== SET TASK ==
Take the lines from the one bearing "chain and hose" to the one bearing "for member in", inclusive, and reproduce them exactly; include no other line.

== DATA EXTRACT ==

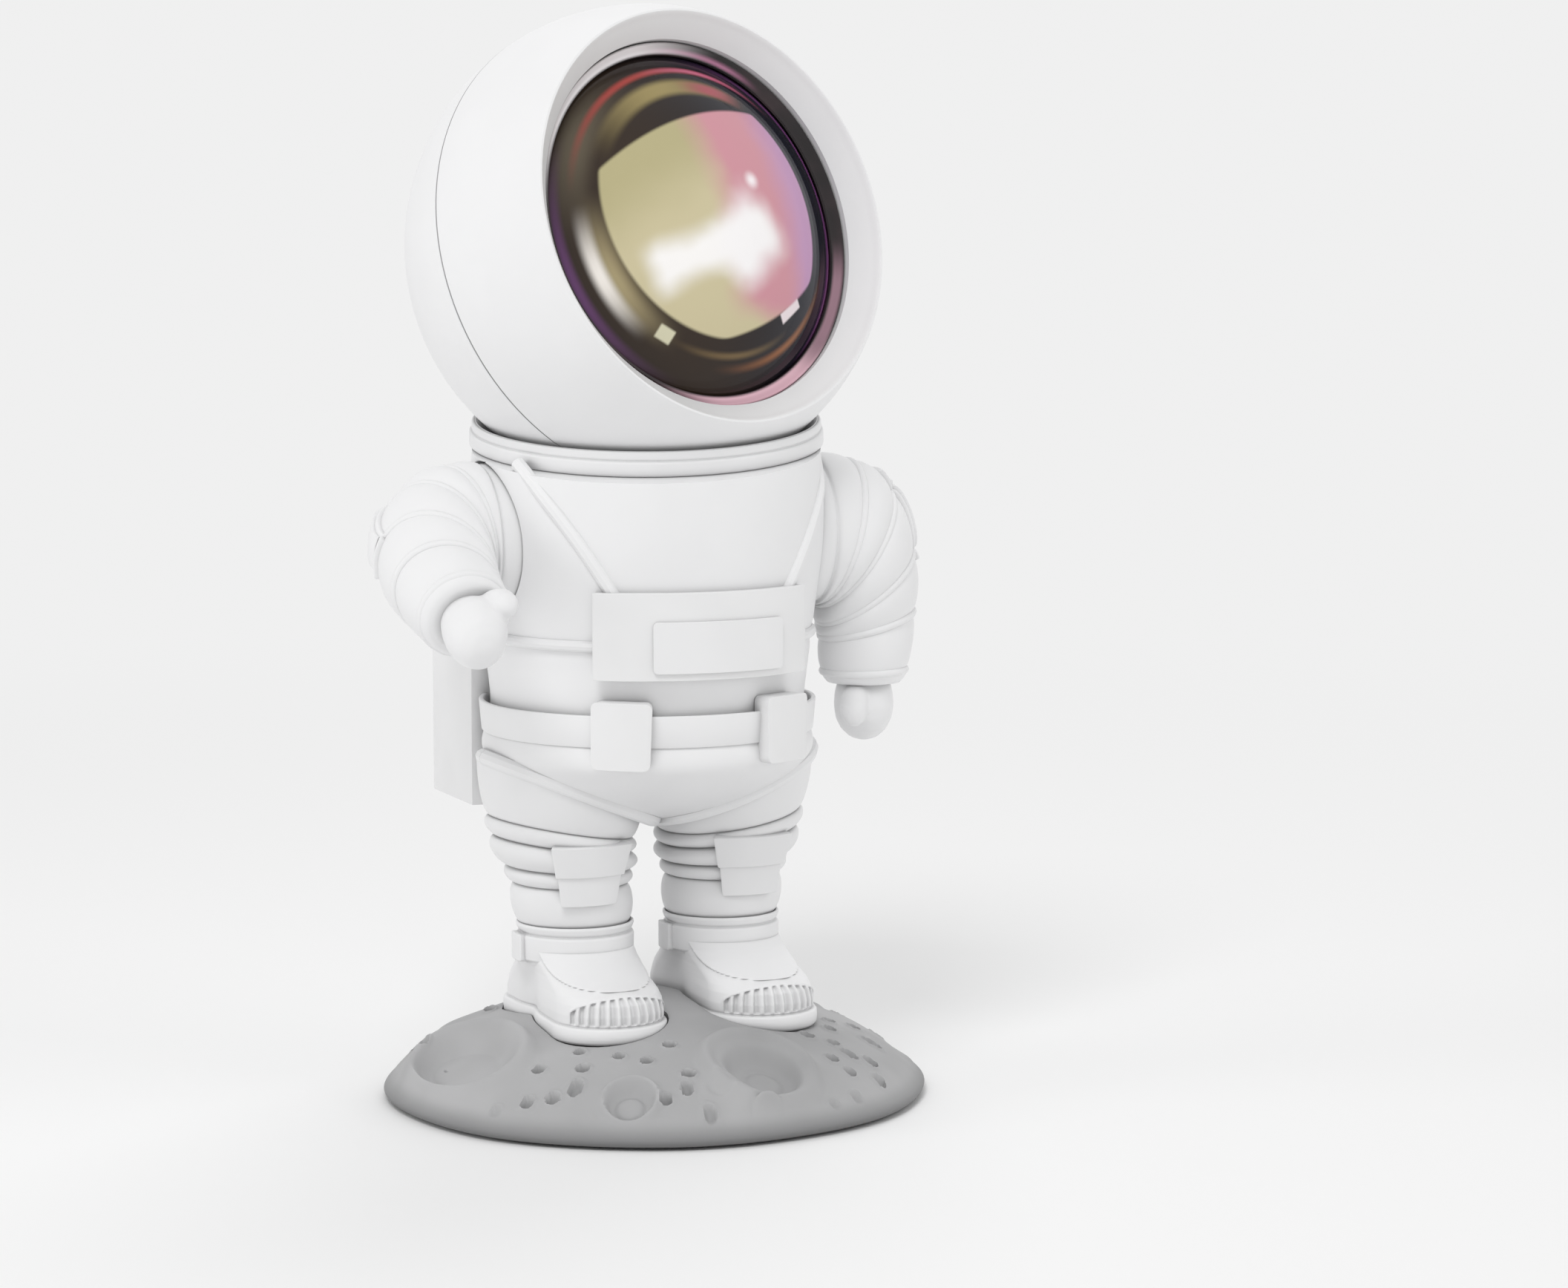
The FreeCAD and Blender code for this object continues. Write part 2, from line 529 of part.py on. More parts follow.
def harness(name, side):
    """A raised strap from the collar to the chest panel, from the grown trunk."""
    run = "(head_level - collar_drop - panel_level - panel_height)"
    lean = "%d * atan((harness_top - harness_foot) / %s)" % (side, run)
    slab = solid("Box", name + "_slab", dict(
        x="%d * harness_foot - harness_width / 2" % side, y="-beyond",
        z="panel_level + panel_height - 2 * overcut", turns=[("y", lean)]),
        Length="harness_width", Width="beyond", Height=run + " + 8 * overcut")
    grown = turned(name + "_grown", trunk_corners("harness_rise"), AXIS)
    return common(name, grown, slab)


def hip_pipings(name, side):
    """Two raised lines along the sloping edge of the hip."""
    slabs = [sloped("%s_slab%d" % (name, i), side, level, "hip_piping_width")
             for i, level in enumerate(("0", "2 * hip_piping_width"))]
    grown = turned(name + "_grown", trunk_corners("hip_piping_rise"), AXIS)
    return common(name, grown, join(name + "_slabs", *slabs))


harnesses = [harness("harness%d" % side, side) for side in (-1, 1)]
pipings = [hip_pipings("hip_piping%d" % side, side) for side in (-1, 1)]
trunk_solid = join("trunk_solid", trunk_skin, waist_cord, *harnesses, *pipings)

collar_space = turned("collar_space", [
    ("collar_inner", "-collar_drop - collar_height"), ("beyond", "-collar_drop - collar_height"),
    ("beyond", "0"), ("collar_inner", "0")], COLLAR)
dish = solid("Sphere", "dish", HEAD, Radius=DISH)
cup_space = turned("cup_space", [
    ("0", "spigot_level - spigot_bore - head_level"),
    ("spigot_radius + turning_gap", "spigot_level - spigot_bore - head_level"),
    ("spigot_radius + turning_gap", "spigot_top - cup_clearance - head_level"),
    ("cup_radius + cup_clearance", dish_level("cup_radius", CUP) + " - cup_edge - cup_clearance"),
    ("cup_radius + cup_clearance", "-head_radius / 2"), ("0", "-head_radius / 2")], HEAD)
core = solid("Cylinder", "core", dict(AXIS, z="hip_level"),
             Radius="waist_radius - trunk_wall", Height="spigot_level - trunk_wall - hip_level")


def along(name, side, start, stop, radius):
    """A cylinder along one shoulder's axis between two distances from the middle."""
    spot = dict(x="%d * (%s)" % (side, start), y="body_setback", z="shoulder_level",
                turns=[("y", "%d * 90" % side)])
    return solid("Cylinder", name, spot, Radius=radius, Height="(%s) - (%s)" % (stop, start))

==

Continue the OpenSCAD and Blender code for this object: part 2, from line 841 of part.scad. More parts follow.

--

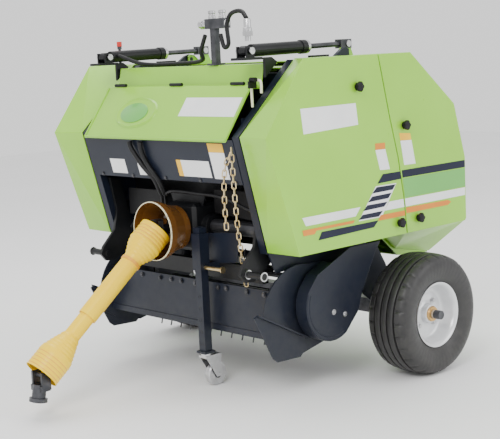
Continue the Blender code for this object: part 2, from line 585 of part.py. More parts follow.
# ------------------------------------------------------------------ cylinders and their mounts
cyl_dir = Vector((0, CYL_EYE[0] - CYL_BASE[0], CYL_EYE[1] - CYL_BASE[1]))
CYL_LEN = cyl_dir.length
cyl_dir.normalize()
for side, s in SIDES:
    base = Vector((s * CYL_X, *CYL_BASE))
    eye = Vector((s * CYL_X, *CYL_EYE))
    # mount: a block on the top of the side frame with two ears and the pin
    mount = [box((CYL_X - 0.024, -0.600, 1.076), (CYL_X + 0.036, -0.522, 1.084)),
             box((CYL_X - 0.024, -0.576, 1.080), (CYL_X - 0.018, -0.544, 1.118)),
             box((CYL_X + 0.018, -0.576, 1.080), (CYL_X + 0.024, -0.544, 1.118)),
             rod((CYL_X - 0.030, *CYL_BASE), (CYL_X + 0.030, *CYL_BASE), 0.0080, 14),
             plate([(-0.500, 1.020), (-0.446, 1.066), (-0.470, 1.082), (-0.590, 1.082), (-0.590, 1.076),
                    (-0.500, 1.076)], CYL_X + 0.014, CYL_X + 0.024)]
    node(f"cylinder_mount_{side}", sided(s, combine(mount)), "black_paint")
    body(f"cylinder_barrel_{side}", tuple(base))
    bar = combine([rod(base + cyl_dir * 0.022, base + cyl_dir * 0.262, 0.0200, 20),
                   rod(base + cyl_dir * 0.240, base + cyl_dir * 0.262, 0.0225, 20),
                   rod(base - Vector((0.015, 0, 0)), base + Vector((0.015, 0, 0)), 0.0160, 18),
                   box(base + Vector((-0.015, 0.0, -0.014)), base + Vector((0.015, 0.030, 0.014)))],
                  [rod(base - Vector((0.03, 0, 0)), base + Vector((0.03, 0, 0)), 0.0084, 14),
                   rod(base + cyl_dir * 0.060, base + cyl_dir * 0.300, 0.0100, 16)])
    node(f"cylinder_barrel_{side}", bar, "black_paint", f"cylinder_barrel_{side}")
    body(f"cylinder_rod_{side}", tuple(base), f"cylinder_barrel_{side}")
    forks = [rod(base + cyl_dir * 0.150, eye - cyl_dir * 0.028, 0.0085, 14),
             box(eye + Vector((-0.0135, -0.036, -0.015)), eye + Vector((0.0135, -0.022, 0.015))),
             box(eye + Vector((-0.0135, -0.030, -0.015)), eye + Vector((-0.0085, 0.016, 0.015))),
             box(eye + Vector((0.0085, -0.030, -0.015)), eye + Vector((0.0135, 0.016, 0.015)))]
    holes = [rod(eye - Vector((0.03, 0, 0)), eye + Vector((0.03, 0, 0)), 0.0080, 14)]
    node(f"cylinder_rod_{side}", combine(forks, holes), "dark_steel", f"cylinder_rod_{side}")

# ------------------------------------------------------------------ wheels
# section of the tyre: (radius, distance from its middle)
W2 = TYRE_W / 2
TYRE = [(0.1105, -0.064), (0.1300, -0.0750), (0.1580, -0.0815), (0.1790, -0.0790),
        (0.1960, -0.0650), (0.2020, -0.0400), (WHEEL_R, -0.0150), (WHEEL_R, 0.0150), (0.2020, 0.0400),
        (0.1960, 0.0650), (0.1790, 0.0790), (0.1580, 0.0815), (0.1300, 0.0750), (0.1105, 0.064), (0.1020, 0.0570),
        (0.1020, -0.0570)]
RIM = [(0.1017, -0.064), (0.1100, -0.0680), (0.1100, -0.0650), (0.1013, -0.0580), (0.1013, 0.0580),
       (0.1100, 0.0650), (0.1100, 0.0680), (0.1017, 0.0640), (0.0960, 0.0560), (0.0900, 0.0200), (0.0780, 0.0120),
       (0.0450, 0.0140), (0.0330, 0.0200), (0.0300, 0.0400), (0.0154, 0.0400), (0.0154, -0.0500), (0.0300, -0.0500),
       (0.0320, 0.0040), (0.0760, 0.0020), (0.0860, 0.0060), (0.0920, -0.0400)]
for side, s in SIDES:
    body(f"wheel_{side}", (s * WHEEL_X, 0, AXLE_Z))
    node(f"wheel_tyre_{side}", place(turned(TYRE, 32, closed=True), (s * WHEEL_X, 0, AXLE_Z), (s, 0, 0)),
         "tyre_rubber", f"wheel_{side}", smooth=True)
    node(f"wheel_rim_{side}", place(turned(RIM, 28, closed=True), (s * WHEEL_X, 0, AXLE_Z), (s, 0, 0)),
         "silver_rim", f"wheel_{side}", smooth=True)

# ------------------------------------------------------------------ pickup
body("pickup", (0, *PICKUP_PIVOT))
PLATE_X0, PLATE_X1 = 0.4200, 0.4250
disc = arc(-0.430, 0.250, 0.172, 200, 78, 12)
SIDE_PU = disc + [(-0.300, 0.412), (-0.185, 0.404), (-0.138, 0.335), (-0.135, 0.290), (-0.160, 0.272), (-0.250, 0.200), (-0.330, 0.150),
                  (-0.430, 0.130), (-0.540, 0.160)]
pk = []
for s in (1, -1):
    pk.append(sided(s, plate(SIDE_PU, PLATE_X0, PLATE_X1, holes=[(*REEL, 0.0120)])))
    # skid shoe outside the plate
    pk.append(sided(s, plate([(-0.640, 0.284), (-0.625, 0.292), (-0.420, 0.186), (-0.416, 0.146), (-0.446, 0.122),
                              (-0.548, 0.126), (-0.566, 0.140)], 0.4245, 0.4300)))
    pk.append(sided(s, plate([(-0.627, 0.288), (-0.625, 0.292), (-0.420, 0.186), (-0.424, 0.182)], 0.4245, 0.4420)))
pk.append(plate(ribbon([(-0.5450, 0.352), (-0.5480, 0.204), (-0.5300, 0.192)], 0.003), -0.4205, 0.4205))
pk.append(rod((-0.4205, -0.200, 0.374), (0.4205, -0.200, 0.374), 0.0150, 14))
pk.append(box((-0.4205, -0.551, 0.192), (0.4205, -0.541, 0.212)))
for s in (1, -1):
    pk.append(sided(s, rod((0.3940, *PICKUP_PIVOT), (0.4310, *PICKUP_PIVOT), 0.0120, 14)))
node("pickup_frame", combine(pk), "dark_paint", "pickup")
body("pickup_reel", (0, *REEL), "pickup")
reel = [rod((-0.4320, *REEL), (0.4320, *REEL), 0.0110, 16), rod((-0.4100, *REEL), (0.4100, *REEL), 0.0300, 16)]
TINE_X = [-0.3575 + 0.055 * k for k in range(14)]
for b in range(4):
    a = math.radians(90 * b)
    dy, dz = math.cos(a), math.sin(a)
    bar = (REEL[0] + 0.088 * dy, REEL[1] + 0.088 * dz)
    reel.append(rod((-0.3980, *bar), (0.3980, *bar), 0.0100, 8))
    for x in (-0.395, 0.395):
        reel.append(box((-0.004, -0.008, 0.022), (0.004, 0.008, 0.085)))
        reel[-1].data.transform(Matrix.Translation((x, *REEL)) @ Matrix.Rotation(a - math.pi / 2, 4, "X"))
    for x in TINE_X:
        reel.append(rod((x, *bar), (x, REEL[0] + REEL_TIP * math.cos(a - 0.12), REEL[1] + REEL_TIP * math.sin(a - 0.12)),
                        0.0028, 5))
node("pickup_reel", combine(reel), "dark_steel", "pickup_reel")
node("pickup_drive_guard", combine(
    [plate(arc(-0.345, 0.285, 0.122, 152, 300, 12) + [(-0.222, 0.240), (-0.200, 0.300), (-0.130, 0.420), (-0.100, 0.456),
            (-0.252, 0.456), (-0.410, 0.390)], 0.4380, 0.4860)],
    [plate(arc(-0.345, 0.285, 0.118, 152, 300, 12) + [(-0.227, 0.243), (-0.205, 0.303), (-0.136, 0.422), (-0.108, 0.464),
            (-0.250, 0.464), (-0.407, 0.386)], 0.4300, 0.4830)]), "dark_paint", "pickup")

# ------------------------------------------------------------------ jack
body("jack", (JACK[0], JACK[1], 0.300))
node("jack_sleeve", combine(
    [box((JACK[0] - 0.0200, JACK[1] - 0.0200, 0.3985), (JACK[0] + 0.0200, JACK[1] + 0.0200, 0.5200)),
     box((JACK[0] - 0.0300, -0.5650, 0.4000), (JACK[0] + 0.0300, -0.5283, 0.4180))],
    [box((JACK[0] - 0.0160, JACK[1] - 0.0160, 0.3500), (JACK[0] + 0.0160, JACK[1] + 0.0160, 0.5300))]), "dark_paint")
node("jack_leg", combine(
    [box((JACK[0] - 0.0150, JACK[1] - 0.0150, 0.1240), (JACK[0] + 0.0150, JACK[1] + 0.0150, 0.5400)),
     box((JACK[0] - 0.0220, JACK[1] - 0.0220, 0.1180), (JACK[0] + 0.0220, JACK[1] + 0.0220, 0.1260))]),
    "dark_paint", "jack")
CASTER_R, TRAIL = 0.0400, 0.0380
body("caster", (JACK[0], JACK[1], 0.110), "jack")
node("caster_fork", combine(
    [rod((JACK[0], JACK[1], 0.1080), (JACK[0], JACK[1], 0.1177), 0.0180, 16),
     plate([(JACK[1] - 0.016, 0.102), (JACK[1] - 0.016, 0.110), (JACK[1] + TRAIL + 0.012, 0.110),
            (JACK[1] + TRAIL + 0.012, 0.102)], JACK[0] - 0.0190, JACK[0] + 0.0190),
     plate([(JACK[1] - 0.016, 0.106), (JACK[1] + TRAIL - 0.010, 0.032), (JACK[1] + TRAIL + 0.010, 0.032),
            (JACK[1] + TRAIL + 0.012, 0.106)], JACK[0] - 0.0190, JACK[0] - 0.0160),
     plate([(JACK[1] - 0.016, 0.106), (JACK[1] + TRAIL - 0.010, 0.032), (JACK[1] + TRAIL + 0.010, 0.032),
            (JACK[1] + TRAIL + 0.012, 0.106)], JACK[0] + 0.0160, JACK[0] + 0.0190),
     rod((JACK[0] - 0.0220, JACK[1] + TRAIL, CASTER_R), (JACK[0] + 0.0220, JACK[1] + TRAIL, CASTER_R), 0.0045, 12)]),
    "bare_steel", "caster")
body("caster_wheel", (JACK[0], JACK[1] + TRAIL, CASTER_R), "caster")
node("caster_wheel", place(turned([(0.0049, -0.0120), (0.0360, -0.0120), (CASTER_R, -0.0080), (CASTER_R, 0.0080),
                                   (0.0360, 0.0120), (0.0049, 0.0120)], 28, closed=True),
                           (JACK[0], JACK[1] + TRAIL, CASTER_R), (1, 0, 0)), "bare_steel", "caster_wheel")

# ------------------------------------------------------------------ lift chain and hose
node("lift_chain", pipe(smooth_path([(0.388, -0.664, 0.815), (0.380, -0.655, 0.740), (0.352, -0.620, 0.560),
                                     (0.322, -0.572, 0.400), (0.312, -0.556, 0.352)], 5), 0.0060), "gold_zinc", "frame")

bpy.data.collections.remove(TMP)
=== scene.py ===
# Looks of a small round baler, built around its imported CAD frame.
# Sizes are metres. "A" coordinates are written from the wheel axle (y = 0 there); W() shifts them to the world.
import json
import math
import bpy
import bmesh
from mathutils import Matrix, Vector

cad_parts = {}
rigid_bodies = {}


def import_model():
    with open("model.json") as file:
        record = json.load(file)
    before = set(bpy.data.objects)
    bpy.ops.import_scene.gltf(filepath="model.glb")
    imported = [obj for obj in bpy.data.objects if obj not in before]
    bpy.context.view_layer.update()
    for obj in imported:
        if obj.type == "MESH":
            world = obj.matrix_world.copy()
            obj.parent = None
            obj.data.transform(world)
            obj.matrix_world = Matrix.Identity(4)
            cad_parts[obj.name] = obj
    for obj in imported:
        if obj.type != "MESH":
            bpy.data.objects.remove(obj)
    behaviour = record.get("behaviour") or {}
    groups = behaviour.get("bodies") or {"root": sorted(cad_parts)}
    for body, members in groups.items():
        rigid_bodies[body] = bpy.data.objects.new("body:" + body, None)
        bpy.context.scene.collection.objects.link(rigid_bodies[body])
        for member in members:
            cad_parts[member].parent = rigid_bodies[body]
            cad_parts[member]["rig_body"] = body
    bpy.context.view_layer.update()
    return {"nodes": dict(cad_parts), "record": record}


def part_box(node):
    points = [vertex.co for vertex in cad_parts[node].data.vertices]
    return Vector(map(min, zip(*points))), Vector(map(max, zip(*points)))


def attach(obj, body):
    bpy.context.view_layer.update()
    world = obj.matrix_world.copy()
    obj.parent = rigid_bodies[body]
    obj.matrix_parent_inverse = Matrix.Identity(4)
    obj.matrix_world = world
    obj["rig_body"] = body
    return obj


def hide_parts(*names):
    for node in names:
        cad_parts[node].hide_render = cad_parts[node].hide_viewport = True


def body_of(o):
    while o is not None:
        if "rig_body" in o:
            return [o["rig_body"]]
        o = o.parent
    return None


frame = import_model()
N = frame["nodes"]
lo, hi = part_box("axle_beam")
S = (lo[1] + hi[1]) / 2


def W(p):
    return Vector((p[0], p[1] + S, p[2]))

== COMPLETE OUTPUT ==
# ------------------------------------------------------------------ lift chain and hose
node("lift_chain", pipe(smooth_path([(0.388, -0.664, 0.815), (0.380, -0.655, 0.740), (0.352, -0.620, 0.560),
                                     (0.322, -0.572, 0.400), (0.312, -0.556, 0.352)], 5), 0.0060), "gold_zinc", "frame")

bpy.data.collections.remove(TMP)
=== scene.py ===
# Looks of a small round baler, built around its imported CAD frame.
# Sizes are metres. "A" coordinates are written from the wheel axle (y = 0 there); W() shifts them to the world.
import json
import math
import bpy
import bmesh
from mathutils import Matrix, Vector

cad_parts = {}
rigid_bodies = {}


def import_model():
    with open("model.json") as file:
        record = json.load(file)
    before = set(bpy.data.objects)
    bpy.ops.import_scene.gltf(filepath="model.glb")
    imported = [obj for obj in bpy.data.objects if obj not in before]
    bpy.context.view_layer.update()
    for obj in imported:
        if obj.type == "MESH":
            world = obj.matrix_world.copy()
            obj.parent = None
            obj.data.transform(world)
            obj.matrix_world = Matrix.Identity(4)
            cad_parts[obj.name] = obj
    for obj in imported:
        if obj.type != "MESH":
            bpy.data.objects.remove(obj)
    behaviour = record.get("behaviour") or {}
    groups = behaviour.get("bodies") or {"root": sorted(cad_parts)}
    for body, members in groups.items():
        rigid_bodies[body] = bpy.data.objects.new("body:" + body, None)
        bpy.context.scene.collection.objects.link(rigid_bodies[body])
        for member in members:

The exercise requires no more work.